The first cost of indirection isn’t performance—it’s cognitive load. Understanding the full lifecycle of a request becomes challenging when it passes through multiple layers. Developers can’t see what their tools are actually doing, so they either work blind or spend time reverse-engineering abstractions.

All Abstractions Leak Eventually

Joel Spolsky’s Law of Leaky Abstractions from 2002 still holds: “All non-trivial abstractions, to some degree, are leaky.” Abstractions intended to hide complexity eventually expose implementation details, forcing developers to understand both the abstraction and the underlying system.

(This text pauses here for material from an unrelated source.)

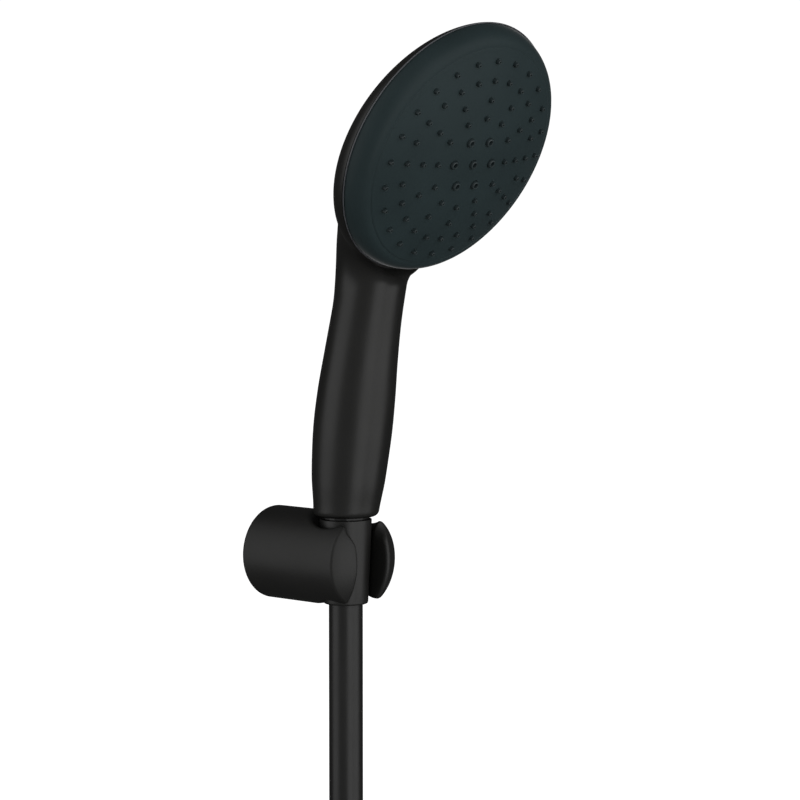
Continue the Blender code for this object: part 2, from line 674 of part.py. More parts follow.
def coil_tie(number, angle, low, high, inner, outer, line):
    """Flat strap around the section of the coil; the angle runs down from +Y."""
    middle = Vector(((low + high) / 2, COIL_RADIUS * cos(angle),
                     COIL_Z - COIL_RADIUS * sin(angle)))
    outward = Vector((0.0, cos(angle), -sin(angle)))
    frame = Matrix((Vector((1.0, 0.0, 0.0)), outward, Vector((1.0, 0.0, 0.0)).cross(outward)))
    place = frame.transposed().to_4x4()
    place.translation = middle
    sag = TIE_WIDTH ** 2 / 8 / inner
    half_x = (high - low) / 2 + GAP
    half_r = (outer - inner) / 2 + GAP + sag
    name = f"coil_tie_{number}"
    strap = rounded_block(name, half_x + TIE_THICKNESS, half_r + TIE_THICKNESS, TIE_WIDTH,
                          PART, place)
    hole = rounded_block(name + "_cutter", half_x, half_r, TIE_WIDTH * 2, CUTTERS, place)
    combine(strap, hole, "DIFFERENCE")
    finish(strap, (RUBBER, 0.6), line)


def rounded_block(name, half_x, half_y, depth, group, place):
    corner = 0.003
    outline = []
    for turn, (sx, sy) in enumerate(((1, 1), (-1, 1), (-1, -1), (1, -1))):
        for i in range(4):
            angle = pi / 2 * (turn + i / 3)
            outline.append((sx * (half_x - corner) + corner * cos(angle),
                            sy * (half_y - corner) + corner * sin(angle)))
    return plate(name, outline, depth / 2, group, place)


def hose_end_pieces(line, spinner):
    """Ferrule, swivel tail, union nut and washer on the far end."""
    bottom = COIL_Z - TAIL_LENGTH
    flip = Matrix.Rotation(pi, 4, "X")
    place = Matrix.Translation((TAIL_X, COIL_RADIUS, 0.0))
    sleeve = washer("hose_ferrule_bottom", 0.0042, 0.0090, bottom - FERRULE_LENGTH, bottom,
                    PART, place)
    finish(sleeve, (BRASS, 0.35, 1.0), line)
    collar = bottom - END_TAIL_DROP
    foot = place @ Matrix.Translation((0.0, 0.0, collar)) @ flip
    hose_end("hose_tail_bottom", foot, line)

    shape = bpy.data.meshes.new("hose_end_nut")
    work = bmesh.new()
    bmesh.ops.create_cone(work, cap_ends=True, segments=6, radius1=END_NUT_CORNER,
                          radius2=END_NUT_CORNER, depth=END_NUT_HEIGHT)
    work.to_mesh(shape)
    work.free()
    nut = bpy.data.objects.new("hose_end_nut", shape)
    PART.objects.link(nut)
    nut.matrix_world = place @ Matrix.Translation((0.0, 0.0, bottom - END_NUT_DROP))
    low = bottom - END_NUT_DROP - END_NUT_HEIGHT
    shelf = collar - 0.0012
    bore = [(0.0, bottom), (0.0078, bottom), (0.0078, shelf), (0.0098, shelf),
            (0.0098, low), (0.0, low)]
    combine(nut, turned("end_nut_cutter", bore, CUTTERS, place, steps=24), "DIFFERENCE")
    finish(nut, (STEEL, 0.3, 1.0), spinner)
    high = collar - 0.0041 - GAP
    ring = washer("hose_washer_bottom", 0.0055, 0.0094, high - 0.0022, high, PART, place, 24)
    finish(ring, (RUBBER, 0.6), line)


# --- assembly -----------------------------------------------------------------------
clear_scene()
PART = new_collection("hand_shower_set")
CUTTERS = new_collection("cutters")
FRAME = head_frame()
SWING_ANGLE = acos(1 - COIL_RADIUS / (2 * SWING_RADIUS))
COIL_Z = HOSE_STRAIGHT - 2 * SWING_RADIUS * sin(SWING_ANGLE)
TAIL_X = NUT_X + COIL_TURNS * (2 * HOSE_RADIUS + 0.0004)

hose_line = joint_empty("hose_line_slide", (NUT_X, 0.0, NUT_TOP))
handset = joint_empty("handset_pivot", (NUT_X, 0.0, HANDLE_LEVEL), hose_line)
end_nut = joint_empty("end_nut_pivot", (TAIL_X, COIL_RADIUS, COIL_Z - TAIL_LENGTH), hose_line)

holder_body()
wall_bracket()
grub_screw()
handset_shell(handset)
rim_ring(handset)
spray_face(handset)
nozzles(handset)
distributor(handset)
water_way(handset)
cone_nut(handset)
hose_end("hose_tail_top", Matrix.Translation((NUT_X, 0.0, 0.0)), hose_line)
hose(hose_line)
hose_end_pieces(hose_line, end_nut)
for cutter in CUTTERS.objects:
    hide_cutter(cutter)
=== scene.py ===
"""Looks of the hand shower set: handset in its wall holder, with its hose.

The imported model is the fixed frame. Everything is in metres: the wall is x = 0,
+X points into the room and +Z up.
"""
from math import acos, cos, pi, radians, sin, sqrt

import bmesh
import bpy
import numpy as np
from mathutils import Matrix, Vector


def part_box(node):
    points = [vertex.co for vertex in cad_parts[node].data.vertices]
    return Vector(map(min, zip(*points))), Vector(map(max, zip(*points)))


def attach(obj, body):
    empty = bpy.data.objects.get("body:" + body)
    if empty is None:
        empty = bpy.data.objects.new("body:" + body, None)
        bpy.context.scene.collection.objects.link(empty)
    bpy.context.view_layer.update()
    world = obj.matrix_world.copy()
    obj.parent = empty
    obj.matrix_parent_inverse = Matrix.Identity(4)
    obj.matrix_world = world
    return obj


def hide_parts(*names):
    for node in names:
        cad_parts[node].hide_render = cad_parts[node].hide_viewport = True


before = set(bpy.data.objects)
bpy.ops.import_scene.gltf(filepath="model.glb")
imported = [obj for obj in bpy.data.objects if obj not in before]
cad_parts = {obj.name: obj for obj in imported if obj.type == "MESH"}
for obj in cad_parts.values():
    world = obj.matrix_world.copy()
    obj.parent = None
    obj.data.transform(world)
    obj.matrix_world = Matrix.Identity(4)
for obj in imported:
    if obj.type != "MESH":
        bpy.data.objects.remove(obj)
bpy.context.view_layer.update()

# --- places read from the frame --------------------------------------------------
GAP = 0.0003
NUT_LOW, NUT_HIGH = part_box("cone_nut")
NUT_X = (NUT_LOW.x + NUT_HIGH.x) / 2
NUT_BOTTOM, NUT_TOP = NUT_LOW.z, NUT_HIGH.z
NUT_TOP_RADIUS = (NUT_HIGH.y - NUT_LOW.y) / 2
NUT_BOTTOM_RADIUS = 0.00985
NUT_SHELF = 0.0012              # step between the thread and the hose bore
NUT_BORE = 0.0079
THREAD_RADIUS = 0.0096
HOLDER_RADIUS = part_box("holder_body")[1].y
HANDLE_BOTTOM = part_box("handset_shell")[0].z
HANDLE_LEVEL = 0.0190            # level from which the handle's heights run
END_NUT = [sum(pair) / 2 for pair in zip(*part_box("hose_end_nut"))]

# --- the holder ------------------------------------------------------------------
HOLDER_LENGTH = 0.0544          # wall to the edge of the domed end
DOME_RADIUS = 0.031
POCKET_RADIUS = 0.0153
POCKET_DEPTH = 0.012
SLOT_HALF = 0.0092
SLOT_FLARE_TOP = (0.008, 0.167)         # where the slot starts to open out, and how fast
SLOT_FLARE_BOTTOM = (0.0155, 0.05)
FLARE_POWER = 1.6
MOUTH_START = 0.0520            # the flare is cut in the domed end only
MOUTH_DEPTH = 0.0060
FUNNEL_TOP = (0.012, 0.5)       # where the socket starts to widen, and its slope
FUNNEL_BOTTOM = (0.016, 0.4)
HORN_ROUND = 0.0026             # rounding of the fork's edges
GRUB_X = 0.006
GRUB_RADIUS = 0.0028
GRUB_TOP = -0.0144
HOLDER_GRID = 0.00045           # spacing of the holder's mesh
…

SQL is a perfect example. It abstracts away procedural database queries, letting you define what you want rather than how to get it. However, certain SQL queries run 1,000 times slower than logically equivalent alternatives. To debug performance, you need to understand query execution plans, indexes, and database internals—the very things SQL was meant to hide.

Modern leaks in 2026 include ORM N+1 query problems, lazy versus eager loading confusion, inefficient generated queries, unexpected transaction behavior, and migrations that break in production. Classic leaks from the early 2000s—TCP retries over unreliable IP, network file system latency—persist. Even well-designed abstractions leak because reality is messy, and hiding it completely is impossible.

When to Abstract: The Decision Framework

The industry has converged on clear criteria for abstraction decisions. The Rule of Three says wait for three concrete implementations before abstracting—this ensures you understand commonalities and differences across use cases. WET (Write Everything Twice) accepts duplication until patterns “scream for abstraction.” AHA (Avoid Hasty Abstractions) emphasizes that duplication is cheaper than the wrong abstraction because duplicate code is easy to delete, but untangling a bad abstraction affects every dependent module.

Abstract when you have proven repetition (seen at least three times), a stable interface (requirements are clear and unchanging), clear boundaries (you know what to hide and what to expose), measurable benefit (it demonstrably reduces complexity), and acceptable performance (benchmarked overhead is tolerable). Conversely, don’t abstract when you have a single use case (speculative reuse), unstable requirements (still evolving), unclear boundaries (you don’t know what should be hidden), speculative benefits (no proven need yet), or a performance-critical path (can’t afford indirection).

Premature abstraction—abstracting before necessity is validated—adds complexity without benefit. It makes code harder to read, debug, and modify. The YAGNI (You Aren’t Gonna Need It) principle applies: implement features when needed, not when anticipated.

Key Takeaways

  • Technical debt costs $2.4 trillion annually, with abstractions as a major driver
  • Performance overhead is measurable: teams achieve 6-7x improvements by removing unnecessary abstraction layers
  • Cognitive debt—the mental overhead of understanding multiple abstraction layers—emerged as a 2026 framework
  • All non-trivial abstractions leak, forcing developers to understand both the abstraction and underlying system
  • The Rule of Three: wait for three concrete implementations before abstracting
  • Duplication is cheaper than wrong abstraction—78% of teams can’t remove early abstractions
  • Abstract for proven need with stable requirements, not speculative reuse

Abstractions aren’t the problem—premature and poorly chosen abstractions are. Treat abstraction as a deliberate decision, not a default. Every layer you add is a bet that simplification outweighs the cognitive load, performance cost, and leakiness you’re introducing. Make that bet deliberately.